A MASP exhibition of Tarsila do Amaral's work broke attendance records and dethroned Claude Monet. Approximately 402.850 people visited the São Paulo's art museum to see the Brazilian modernist's work, breaking a 1997 record—401.201—held by the French impressionist.
Last week, when it reached 350,000 visitors, Tarsila had already become the most seen Brazilian artist in the Paulista Avenue Museum. The exhibit became a social media favorite and had to expand its opening hours.
This exhibit gave people more than the instant gratification of posting a selfie. Crowds were enticed by Tarsila's colors and sought Masp's galleries for a sensation that something usually so inaccessible was so close to home. The "Abaporu," the target of so many cell phones, became a tropical relative of the Mona Lisa, a great Louvre masterpiece.

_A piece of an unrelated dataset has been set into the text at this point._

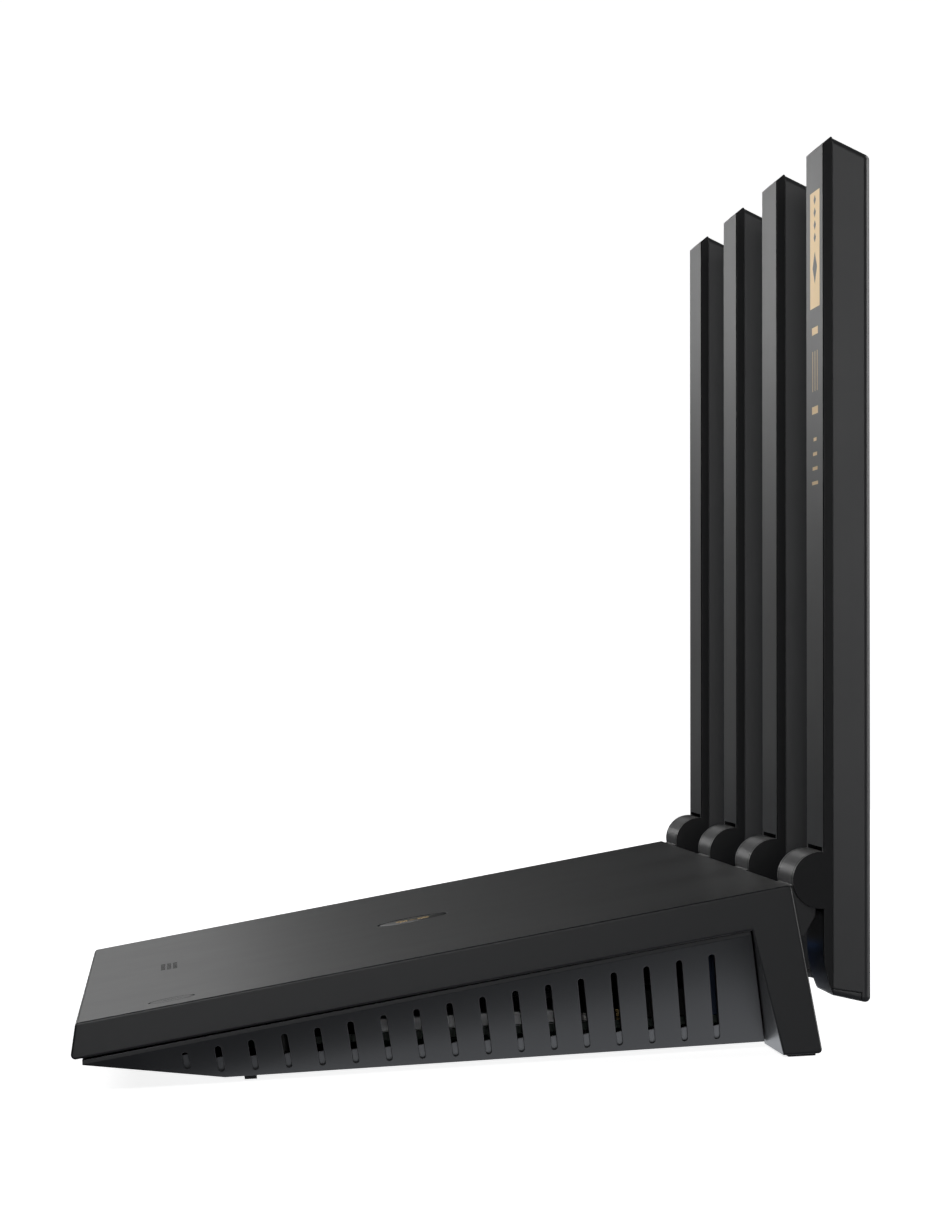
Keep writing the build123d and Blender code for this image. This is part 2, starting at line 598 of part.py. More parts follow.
def back_cover():
    body = back_outer() - prism(CAP_LINE, -20, 20)
    room = [(1.0, -20.0), (8.3, -20.8), (8.3, BLADE_TOP - 5.4), (1.0, BLADE_TOP - 2.4)]
    body -= prism(room, -9.85, 9.85)
    return body - bar_x(-TAB_OUT - 0.2, TAB_OUT + 0.2, 0, 0, 4.5)


def end_cap():
    small = [(BLADE_SEAM + 0.02, -21.3), (CAP_DEPTH - 0.1, -22.1),
             (CAP_DEPTH - 0.1, -30.0), (BLADE_SEAM + 0.02, -30.0)]
    return back_outer() & prism(small, -20, 20)


def antenna_board():
    board = block((-8.0, 8.0), (7.3, 8.28), (14.0, 132.0))
    for i in range(3):
        element_z = 28.0 + 34.0 * i
        board += block((-5.0, 5.0), (7.2, 7.35), (element_z, element_z + 24.0))
    return board


BLADE = {"front_cover": front_cover(), "back_cover": back_cover(),
         "end_cap": end_cap(), "board": antenna_board()}
for number, antenna_x in enumerate(ANTENNA_X, 1):
    stand = Pos(antenna_x, HINGE_Y, HINGE_Z) * Rot(-ANTENNA_LEAN, 0, 0)
    for piece_name, piece in BLADE.items():
        parts[f"antenna_{number}_{piece_name}"] = stand * piece

# ---- move the origin under the middle of the object and write the files --------------------
bounds = Compound(children=[solid for part in parts.values() for solid in part.solids()]).bounding_box()
middle_y = round((bounds.min.Y + bounds.max.Y) / 2, 2)
print("box", bounds.min, bounds.max, "origin is", middle_y, "behind the lid's front edge")
print("hinge axis at y", round(HINGE_Y - middle_y, 2), "z", HINGE_Z)

os.makedirs("parts", exist_ok=True)
for name, part in parts.items():
    export_step(Pos(0, -middle_y, 0) * part, f"parts/{name}.step")
print(len(parts), "nodes written")
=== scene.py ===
"""Looks for the wireless router: materials, printed marks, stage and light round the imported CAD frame."""
import json
import math

import bmesh
import bpy
from mathutils import Matrix, Vector


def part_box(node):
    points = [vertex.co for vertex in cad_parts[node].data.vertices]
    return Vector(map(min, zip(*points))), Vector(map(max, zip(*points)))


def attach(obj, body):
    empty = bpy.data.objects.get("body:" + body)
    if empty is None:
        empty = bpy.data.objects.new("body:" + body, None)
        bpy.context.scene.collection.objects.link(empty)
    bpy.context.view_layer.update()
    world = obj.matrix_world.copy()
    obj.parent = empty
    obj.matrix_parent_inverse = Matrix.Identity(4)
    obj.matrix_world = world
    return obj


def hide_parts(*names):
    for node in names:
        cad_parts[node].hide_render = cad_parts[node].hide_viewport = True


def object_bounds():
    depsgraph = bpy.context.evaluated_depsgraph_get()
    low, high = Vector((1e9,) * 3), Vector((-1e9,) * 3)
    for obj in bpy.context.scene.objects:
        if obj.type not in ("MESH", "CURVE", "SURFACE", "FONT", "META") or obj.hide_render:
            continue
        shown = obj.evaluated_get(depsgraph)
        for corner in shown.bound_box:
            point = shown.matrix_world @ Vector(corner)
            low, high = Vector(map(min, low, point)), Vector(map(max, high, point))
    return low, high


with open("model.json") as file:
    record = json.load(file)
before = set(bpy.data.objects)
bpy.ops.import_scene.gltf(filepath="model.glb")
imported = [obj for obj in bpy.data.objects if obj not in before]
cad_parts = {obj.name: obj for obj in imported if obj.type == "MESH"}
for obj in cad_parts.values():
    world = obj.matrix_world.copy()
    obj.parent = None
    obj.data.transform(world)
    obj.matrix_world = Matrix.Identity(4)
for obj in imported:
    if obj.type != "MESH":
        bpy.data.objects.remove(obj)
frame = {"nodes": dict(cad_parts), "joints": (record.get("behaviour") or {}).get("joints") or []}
cad_low, cad_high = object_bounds()

MM = 0.001
LID_TILT = math.radians(7.98)          # the lid rises to the rear
BLADE_LEAN = math.radians(-2.7)        # the antennas lean back as they stand
BLADE_FRONT = 0.4 * MM                 # front face of a blade, behind its hinge axis


# ---- material recipes -------------------------------------------------------------------
class Recipe:
    """One material's node tree. Sizes are in millimetres on the object."""

    def __init__(self, name, metallic=0.0):
        self.material = bpy.data.materials.new(name)
        self.material.use_nodes = True
        self.tree = self.material.node_tree
        self.shader = self.tree.nodes["Principled BSDF"]
        self.shader.inputs["Metallic"].default_value = metallic
        self.place = self.node("ShaderNodeTexCoord").outputs["Object"]

    def node(self, kind, inputs=(), **settings):
        made = self.tree.nodes.new(kind)
        for key, value in settings.items():
            setattr(made, key, value)
        for key, value in dict(inputs).items():
            self.feed(made.inputs[key], value)
        return made

    def feed(self, socket, value):
        if isinstance(value, bpy.types.NodeSocket):
            self.tree.links.new(value, socket)
        else:
            socket.default_value = value

    def stretched(self, scale):
        """Object coordinates scaled axis by axis."""
        return self.node("ShaderNodeMapping", {"Vector": self.place, "Scale": scale}).outputs[0]

    def noise(self, size, detail=3.0, place=None):
        """Cloudy noise with features `size` across."""
        inputs = {"Vector": place or self.place, "Scale": 1 / (size * MM), "Detail": detail}
        return self.node("ShaderNodeTexNoise", inputs).outputs["Fac"]

    def cells(self, size, place=None):
        """Small round pits or grains, `size` apart."""
        inputs = {"Vector": place or self.place, "Scale": 1 / (size * MM)}
        return self.node("ShaderNodeTexVoronoi", inputs, feature="SMOOTH_F1").outputs["Distance"]

    def ramp(self, value, low, high, to_low=0.0, to_high=1.0):
        inputs = {"Value": value, "From Min": low, "From Max": high, "To Min": to_low, "To Max": to_high}
        return self.node("ShaderNodeMapRange", inputs).outputs["Result"]

    def math(self, operation, first, second):
        return self.node("ShaderNodeMath", {0: first, 1: second}, operation=operation).outputs[0]

    def mix(self, factor, first, second):
        inputs = {"Factor": factor, "A": (*first, 1) if isinstance(first, tuple) else first,
                  "B": (*second, 1) if isinstance(second, tuple) else second}
        made = self.tree.nodes.new("ShaderNodeMix")
        made.data_type = "RGBA"
        for key, index in (("Factor", 0), ("A", 6), ("B", 7)):
            self.feed(made.inputs[index], inputs[key])
        return made.outputs[2]

    def softened(self, radius):
        """Shading normal with every sharp edge rounded off by `radius`."""
        return self.node("ShaderNodeBevel", {"Radius": radius * MM}, samples=6).outputs["Normal"]

    def edges(self, normal, patch):
        """1 along the outer edges, broken up so that the wear is uneven."""
        true_normal = self.node("ShaderNodeNewGeometry").outputs["Normal"]
        dot = self.node("ShaderNodeVectorMath", {0: normal, 1: true_normal}, operation="DOT_PRODUCT")
        edge = self.ramp(dot.outputs["Value"], 0.995, 0.9)
        return self.math("MULTIPLY", edge, self.ramp(self.noise(patch), 0.4, 0.65))

    def bump(self, height, depth, normal):
        """Relief `depth` high, on top of a rounded normal."""
        inputs = {"Height": height, "Distance": depth * MM, "Strength": 1.0, "Normal": normal}
        return self.node("ShaderNodeBump", inputs).outputs["Normal"]

    def finish(self, colour, roughness, normal=None):
        self.feed(self.shader.inputs["Base Color"], colour)
        self.feed(self.shader.inputs["Roughness"], roughness)
        if normal is not None:
            self.feed(self.shader.inputs["Normal"], normal)
        return self.material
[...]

If the Louvre museum is a royal palace, then the modernist building built by Lina Bo Bardi on Paulista Avenue is a temple of the most heroic phase of our architectural vanguard--a floating glass box as transparent as it is impenetrable.
This show succeeded in the worst of times for culture in Brazil. Yes, the R $40 ticket was exorbitant - too expensive for the lower classes. But the word "museum" seems like a bad word in a country that is experiencing its worst attacks on culture. Never before has a show by a Brazilian artist been so visited and never has Brazil been so shameless in establishing itself as a great empire of stupidity.